C. Motion for Reconsideration

Nwaehiri also moves for reconsideration of the Court's previous order denying discovery. ECF No. 669. He does not specify under which rule he brings his motion. See id.

A motion to reconsider a judgment may be construed as a motion to alter or amend a judgment under Federal Rule of Civil Procedure 59(e), or a motion for relief from a judgment under Federal Rule of Civil Procedure 60(b). A motion to alter or amend filed within 28 days of the judgment is analyzed under Rule 59(e); if the motion is filed later, Rule 60(b) controls. See Fed.R.Civ.P. 59(e); MLC Auto., LLC v. Town of S. Pines, 532 F.3d 269, 280 (4th Cir. 2008); In re Burnley, 988 F.2d 1, 2-3 (4th Cir. 1992). Because Nwaehiri filed his motion more than 28 days after the judgment, it will be considered under Rule 60(b).

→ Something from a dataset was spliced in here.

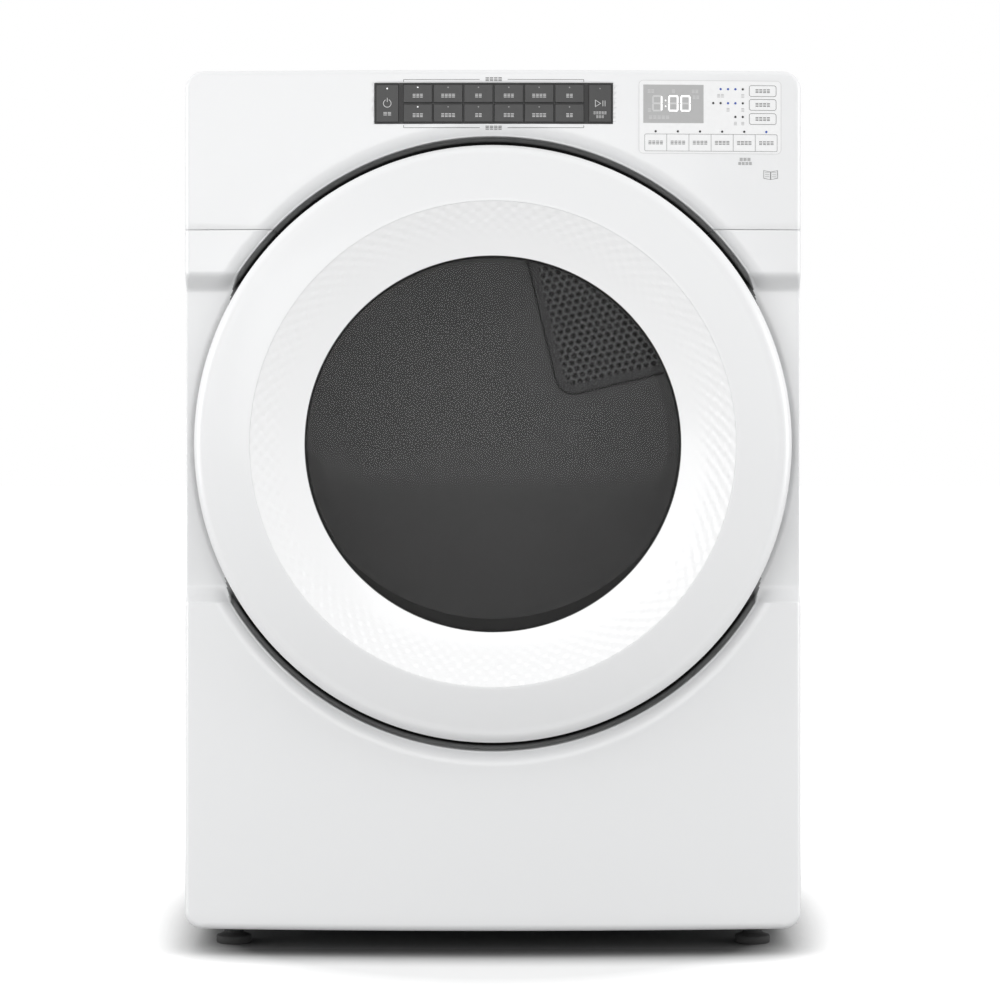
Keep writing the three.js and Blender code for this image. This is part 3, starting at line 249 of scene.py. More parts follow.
MATERIALS = {
    "white_paint": painted_steel(),
    "white_plastic": white_plastic(),
    "textured_white": textured_white(),
    "smoked_window": smoked_pane(),
    "dark_key": dark_plastic("dark_key", 0.044, 0.42),
    "black_plastic": dark_plastic("black_plastic", 0.012, 0.45),
    "display_face": plain_mark("display_face", (0.9, 0.903, 0.906)),
    "galvanised": galvanised(),
    "drum_steel": brushed("drum_steel", 0.62, 0.34, (1, 12, 1)),
    "grey_plastic": dark_plastic("grey_plastic", 0.3, 0.5),
    "rubber": rubber(),
    "felt": felt(),
    "duct_metal": brushed("duct_metal", 0.7, 0.3, (1, 1, 10)),
    "motor_steel": motor_enamel(),
    "circuit_board": circuit_board(),
}
PALE_MARK = plain_mark("pale_mark", (0.62, 0.62, 0.62))
WHITE_MARK = plain_mark("white_mark", (0.85, 0.85, 0.85), 0.6)
INK = plain_mark("grey_ink", grey(0.1))
LIGHT_INK = plain_mark("light_ink", grey(0.2))
PALE_INK = plain_mark("pale_ink", grey(0.68))
LCD_GREY = plain_mark("lcd_grey", grey(0.46))
LCD_WHITE = plain_mark("lcd_white", (0.9, 0.9, 0.9), 0.5)
LCD_GHOST = plain_mark("lcd_ghost", grey(0.62))
DARK_LAMP = plain_mark("dark_lamp", grey(0.015))
BLUE_LAMP = plain_mark("blue_lamp", (0.005, 0.06, 0.36), 0.12)
DIM_LAMP = plain_mark("dim_lamp", grey(0.3))


def clear_pane():
    look = Look("clear_pane", grey(0.3), 0.05).set(Alpha=0.04, Specular_IOR_Level=0.2)
    return look.vary_roughness(look.noise(30.0), 0.02).material


def recess_painted_shade():
    """Painted shade for the door's recess: black behind the door's rim, and lighter towards the recess's wall and in
    the scoops.
    """
    look = Look("recess_painted_shade", grey(0.006), 0.55).set(Specular_IOR_Level=0.12)
    coordinates = look.node("ShaderNodeTexCoord")
    around_door = look.node("ShaderNodeMapping", Location=(0, 0, -DOOR_Z), Scale=(1, 0, 1))
    look.link(coordinates.outputs["Object"], around_door.inputs["Vector"])
    radius = look.node("ShaderNodeVectorMath")
    radius.operation = "LENGTH"
    look.link(around_door.outputs["Vector"], radius.inputs[0])
    fade = look.node("ShaderNodeMapRange", From_Min=RECESS_RADIUS - 4 * MM, From_Max=RECESS_RADIUS + 1 * MM)
    look.link(radius.outputs["Value"], fade.inputs["Value"])
    parts = look.node("ShaderNodeSeparateXYZ")
    look.link(around_door.outputs["Vector"], parts.inputs["Vector"])
    height = look.node("ShaderNodeMath")
    height.operation = "ABSOLUTE"
    look.link(parts.outputs["Z"], height.inputs[0])
    scoop = look.node("ShaderNodeMapRange", From_Min=180 * MM, From_Max=122 * MM)
    look.link(height.outputs["Value"], scoop.inputs["Value"])
    paler = look.node("ShaderNodeMath")
    paler.operation = "MAXIMUM"
    look.link(fade.outputs["Result"], paler.inputs[0])
    look.link(scoop.outputs["Result"], paler.inputs[1])
    look.vary_color(paler.outputs["Value"], (0.83, 0.835, 0.84))
    look.vary_roughness(look.noise(90.0), 0.05)
    return look.bump(look.noise(1200.0, 2.0), 0.01 * MM, 0.5).material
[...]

For relief under Rule 60(b), Nwaehiri must make a threshold showing of timeliness, a meritorious claim or defense, and a lack of unfair prejudice to the opposing party. Aikens v. Ingram, 652 F.3d 496, 501 (4th Cir. 2011). "After a party has crossed this initial threshold, he then must satisfy one of the six specific sections of Rule 60(b)." Dowell v. State Farm Fire & Cas. Auto Ins. Co., 993 F.2d 46, 48 (4th Cir. 1993). Under Rule 60(b), a court may grant relief from a judgment or order for: (1) mistake, inadvertence, surprise, or excusable neglect; (2) newly discovered evidence; (3) fraud or misconduct by the opposing party; (4) voidness; (5) satisfaction; or (6) any other reasons that justify relief. Aikens, 652 F.3d at 500 & n. 3. To establish a "meritorious claim or defense, " the movant "must make allegations that, if established at trial, would constitute a valid claim or defense." Holland v. Virginia Lee Co., Inc., 188 F.R.D. 241, 249 (W.D. Va. 1999).

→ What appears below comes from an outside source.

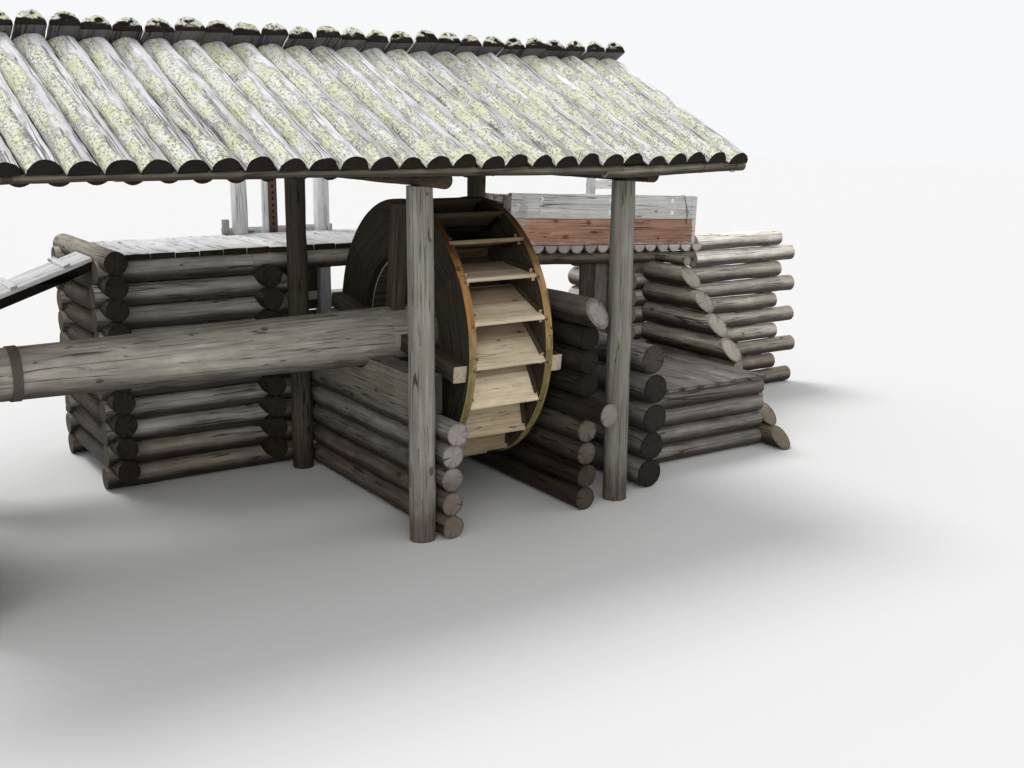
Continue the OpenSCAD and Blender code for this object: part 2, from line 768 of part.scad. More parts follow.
// washers and bolt heads on the upper plank
module trough_bolts() color("#8b8d8f")
    trough_frame()
        for (x = bolt_x, z = bolt_z)
            translate([x, trough_y - gap, plank_h[0] + z]) rotate([90, 0, 0]) {
                cylinder(r = washer[0], h = washer[1]);
                cylinder(r = bolt_head[0], h = bolt_head[1], $fn = 6);
            }

// upright boards between the spillway floor and the trough floor
module bulkhead() color("#8d7b68") {
    x1 = bulk_x + 3 * (bulk_board[0] + 10);
    top = trough_z - floor_r - 6 - (x1 - trough_x0) * sin(trough_tilt);
    for (i = [0 : 2])
        translate([bulk_x + i * (bulk_board[0] + 10), bearer_ys[0] + bearer_r + 2, spill_z + floor_t])
            cube([bulk_board[0], bulk_board[1], top - spill_z - floor_t]);
}

// stack that carries the far bearing, like the pit wall
module far_wall() color("#8f8878")
    for (k = [0 : pit_logs - 1])
        log_y(-far_half[0] + ragged * vary(k, 2), far_half[0], far_x, stack_z(k, pit_r), pit_r);

module bearer_far() color("#8a8270")
    span([far_x - block[0], -far_half[1], stack_z(pit_logs - 1, pit_r) + pit_r + gap],
        [far_x + block[0], far_half[1], axis_z - block[2] / 2]);

module bearing_far() color("#6b6355")
    difference() {
        bearing_block(far_x);
        log_x(far_x - 2 * block[0], far_x + 2 * block[0], 0, axis_z, gudgeon_r + gudgeon_clear);
    }

// arms of one side, crossing in a halved joint inside the shaft
module arm(k, s) {
    rotate([-arm_phase, 0, 0])
        difference() {
            translate([s * arm_x - arm_t / 2, k ? -arm_w / 2 : -arm_reach,
                k ? -arm_reach : -arm_w / 2])
                cube([arm_t, k ? arm_w : 2 * arm_reach, k ? 2 * arm_reach : arm_w]);
            translate([s * arm_x + (k ? -0.2 : -arm_t / 2 - 1), -arm_w / 2 - 0.2, -arm_w / 2 - 0.2])
                cube([arm_t / 2 + 1.2, arm_w + 0.4, arm_w + 0.4]);
        }
}

module shaft() color("#847b6e")
    translate([0, 0, axis_z])
        difference() {
            rotate([0, 90, 0]) rotate_extrude()
                polygon([[0, shaft_x0], [shaft_far_r, shaft_x0], [shaft_r, shaft_seam],
                    [shaft_r, shaft_x1], [0, shaft_x1]]);
            for (s = [-1, 1]) rotate([-arm_phase, 0, 0]) {
                translate([s * arm_x, 0, 0]) cube([arm_t, 3 * shaft_r, arm_w], center = true);
                translate([s * arm_x, 0, 0]) cube([arm_t, arm_w, 3 * shaft_r], center = true);
            }
        }

module gudgeons() color("#5c5a57")
    translate([0, 0, axis_z]) {
        log_x(far_x - block[0], shaft_x0, 0, 0, gudgeon_r);
        log_x(far_x - block[0] - gudgeon_free, far_x - block[0], 0, 0, stub_r);
        log_x(shaft_x1, pier_x + block[0] - 4, 0, 0, gudgeon_r);
    }

// iron band near the far end, shrunk on the taper
module shaft_bands() color("#5b4438")
    translate([shaft_x0, 0, axis_z]) rotate([0, 90, 0])
        for (x = band_at) {
            slope = (shaft_r - shaft_far_r) / (shaft_seam - shaft_x0);
            ra = shaft_far_r + x * slope + 0.3;
            rb = ra + band_w * slope;
            translate([0, 0, x])
                difference() {
                    cylinder(r1 = ra + band_t, r2 = rb + band_t, h = band_w);
                    translate([0, 0, -1]) cylinder(r1 = ra - slope, r2 = rb + slope, h = band_w + 2);
                }
        }

module arms() color("#5e4a36")
    translate([0, 0, axis_z]) for (k = [0, 1], s = [-1, 1]) arm(k, s);

// wheel frame: angle a turns from the front horizontal upward, seen against +X
module at_angle(a) {
    rotate([-a, 0, 0]) children();
}

// one shroud ring of plank segments with butt joints
module shroud(s) {
    x0 = s < 0 ? -half_w : half_w - shroud_t;
    for (i = [0 : segments - 1])
        at_angle(wheel_phase + (i + 0.62) * 360 / segments)
            translate([x0, 0, 0]) rotate([0, 90, 0]) linear_extrude(shroud_t)
                difference() {
                    circle(wheel_r);
                    circle(ring_in);
                    for (m = [0, 1]) mirror([m, 0])
                        rotate(180 / segments) translate([-0.2, -2 * wheel_r])
                            square([3 * wheel_r, 4 * wheel_r]);
                }
}

// both shroud rings, notched at the rim for the ears of the lip boards
module shrouds() color("#6d4d2c")
    translate([0, 0, axis_z])
        difference() {
            for (s = [-1, 1]) shroud(s);
            for (i = [0 : buckets - 1]) float_frame(i)
                span([-half_w + shroud_t - ear_len - 0.3, -80, -float_t / 2 - 0.3],
                    [half_w - shroud_t + ear_len + 0.3, ear_deep + 0.3, float_t / 2 + 0.3]);
        }

// sole boards close the inner edge between the shrouds
module sole_boards() color("#7a5f43")
    translate([0, 0, axis_z])
        for (i = [0 : 2 * buckets - 1])
            at_angle(wheel_phase + (i + 0.5) * 180 / buckets)
                translate([-half_w + shroud_t, -ring_in - sole_drop, -board_half])
                    cube([wheel_w - 2 * shroud_t, sole_t, 2 * board_half]);

// riser boards stand on the sole at the inner edge of each float
module risers() color("#a58a67")
    translate([0, 0, axis_z])
        for (i = [0 : buckets - 1])
            at_angle(wheel_phase + i * 360 / buckets + float_sweep)
                translate([-half_w + shroud_t, -float_in_r + 4, -float_t / 2 + 6])
                    cube([wheel_w - 2 * shroud_t, float_in_r - ring_in - 20, float_t - 6]);

// frame of bucket i: y runs from the lip down its float, z is the upper side
module float_frame(i)
    at_angle(wheel_phase + i * 360 / buckets)
        translate([0, -wheel_r + 6, 0]) rotate([atan2(lip_dz, lip_dy), 0, 0]) children();

// floats of two boards, the lip board has ears let into the shrouds
module floats() color("#c9ab7e")
    translate([0, 0, axis_z])
        for (i = [0 : buckets - 1]) float_frame(i) {
            half = half_w - shroud_t;
            span([-half, 0, -float_t / 2], [half, float_len / 2 - 0.3, float_t / 2]);
            span([-half - ear_len, 0, -float_t / 2], [half + ear_len, ear_deep, float_t / 2]);
            span([-half, float_len / 2 + 0.3, -float_t / 2], [half, float_len - 12, float_t / 2]);
        }

// cleats on the shroud faces hold each float from both sides
module cleats() color("#9c7b50")
    translate([0, 0, axis_z])
        for (i = [0 : buckets - 1], m = [0, 1], s = [0, 1])
            float_frame(i) mirror([m, 0, 0]) mirror([0, 0, s])
                span([half_w - shroud_t - cleat_s, 45 - 35 * s, float_t / 2 + gap],
                    [half_w - shroud_t, s ? 230 : 380, float_t / 2 + cleat_s]);

posts();
tie_beams();
king_posts();
ridge_beam();
plates();
roof_under();
roof_over();
eave_poles();
crib_logs_x();
crib_logs_y();
deck_bearers();
deck_posts();
deck_planks();
ramp_planks();
ramp_battens();
ramp_foot();
gate_posts();
gate_rail();
gate_leaf();
gate_stem();
gate_rack();
pit_wall();
bearer_near();
pier_wall();
bearing_right();
spill_wall();
spill_floor();
spill_sills();
wing_wall();
wing_cap();
crest_logs();
side_frame();
trough_sides();
trough_floor();
trough_bearers();
trough_end();
trough_posts();
trough_bolts();
bulkhead();
far_wall();
bearer_far();
bearing_far();
shaft();
gudgeons();
shaft_bands();
arms();
shrouds();
sole_boards();
risers();
floats();
cleats();
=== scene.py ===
"""Looks of a timber water wheel plant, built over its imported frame, in metres."""
import json
import logging
import math
from collections.abc import Callable
from dataclasses import dataclass
from enum import Enum
from typing import ClassVar

import bmesh
import bpy
import numpy as np
from mathutils import Matrix, Vector

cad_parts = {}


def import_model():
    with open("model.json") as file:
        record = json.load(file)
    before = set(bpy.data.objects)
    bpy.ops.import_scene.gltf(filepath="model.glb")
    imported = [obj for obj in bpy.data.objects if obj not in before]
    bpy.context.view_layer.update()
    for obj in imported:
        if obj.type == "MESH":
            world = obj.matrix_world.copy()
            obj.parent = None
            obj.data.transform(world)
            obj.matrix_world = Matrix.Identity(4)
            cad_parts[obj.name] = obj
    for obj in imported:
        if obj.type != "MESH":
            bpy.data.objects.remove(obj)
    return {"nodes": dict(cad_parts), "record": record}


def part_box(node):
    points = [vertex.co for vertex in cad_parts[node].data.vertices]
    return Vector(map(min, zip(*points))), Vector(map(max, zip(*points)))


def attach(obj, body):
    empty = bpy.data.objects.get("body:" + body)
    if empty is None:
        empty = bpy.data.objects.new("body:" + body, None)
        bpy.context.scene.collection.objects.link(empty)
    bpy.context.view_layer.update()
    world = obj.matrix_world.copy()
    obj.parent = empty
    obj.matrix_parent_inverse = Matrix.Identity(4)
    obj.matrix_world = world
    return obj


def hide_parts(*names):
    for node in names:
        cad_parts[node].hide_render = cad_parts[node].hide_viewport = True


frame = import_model()

LOG = logging.getLogger("water_wheel")
GAP = 0.0004
LATTICE_SIZE = 24
LATTICE = np.random.default_rng(11).uniform(-1.0, 1.0, (LATTICE_SIZE,) * 3)
Socket = bpy.types.NodeSocket
Point = tuple[float, float, float]
Colour = tuple[float, float, float]
Pair = tuple[float, float]
Triple = tuple[float, float, float]
Names = tuple[str, ...]
PLANK_PITH = (0.02, -0.09)


def vary(i: float, k: float) -> float:
    """Repeatable small variation between -1 and 1, the same as in the part's source."""
    v = math.sin(math.radians(i * 97.3 + k * 41.7)) * 43.7
    return 2 * (v - math.floor(v)) - 1


def stack_z(k: float, radius: float) -> float:
    """Height of log k in a stack of like logs."""
    return radius + k * (2 * radius + GAP)


def pile_z(radii: tuple[float, ...], k: int) -> float:
    """Height of log k in a pile of logs with their own radii."""
    return radii[0] if k == 0 else pile_z(radii, k - 1) + radii[k - 1] + radii[k] + GAP


def swell(points: np.ndarray, size: float) -> np.ndarray:
    """Smooth repeatable noise from -1 to 1.

    Args:
        points: Places, three numbers in the last axis.
        size: Distance over which the noise changes, in metres.

    Returns:
        One value for each place.
    """
    q = points / size
    base = np.floor(q).astype(int)
    f = q - base
    f = f * f * (3 - 2 * f)
    total = np.zeros(q.shape[:-1])
    for corner in np.ndindex(2, 2, 2):
        weight = np.prod([f[..., a] if corner[a] else 1 - f[..., a] for a in range(3)], axis=0)
        total += weight * LATTICE[tuple((base[..., a] + corner[a]) % LATTICE_SIZE for a in range(3))]
    return total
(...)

The Court previously denied Nwaehiri's motion for discovery, because he failed to "make specific allegations establishing reason to believe that, if the facts are fully developed, he is entitled to relief." ECF No. 665 at 2. In his motion to reconsider, Nwaehiri contends that he needs discovery to support the "disputed claims" in his § 2255 motion, which he describes again in detail. See ECF No. 669 at 2, 5. For the reasons discussed above, Nwaehiri's claims of error do not state valid claims or defenses which would entitle him to relief under § 2255. See supra Section II.A, B. Accordingly, because Nwaehiri has failed to show "a meritorious claim or defense, " he is not entitled to reconsideration under Rule 60(b). See Aikens, 652 F.3d at 501.

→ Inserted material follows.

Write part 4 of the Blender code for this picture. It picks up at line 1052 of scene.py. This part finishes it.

D. Certificate of Appealability

A certificate of appealability ("COA") must issue before a petitioner may appeal the court's decision in a § 2255 case. See 28 U.S.C. § 2253(c)(1); Fed. R. App. P. 22(b). A COA may be issued "only if the applicant has made a substantial showing of the denial of a constitutional right." § 2253(c)(2). The petitioner "must demonstrate that reasonable jurists would find the district court's assessment of the constitutional claims debatable or wrong, " Tennard v. Dretke, 542 U.S. 274, 282 (2004) ( quoting Slack v. McDaniel, 529 U.S. 473, 484 (2000)), or that "the issues presented were adequate to deserve encouragement to proceed further, " Miller-El v. Cockrell, 537 U.S. 322, 335-36 (2003) (internal quotation marks omitted). Denial of a COA does not prevent the petitioner from seeking permission to file a successive petition or pursuing his claims upon receipt of such permission.

Because Nwaehiri has not made a substantial showing of the denial of his constitutional rights, the Court will not issue a COA.

III. Conclusion

For the reasons stated above, Nwaehiri's motion to vacate, set aside, or correct his sentence under 28 U.S.C. § 2255, and his motion for reconsideration, will be denied.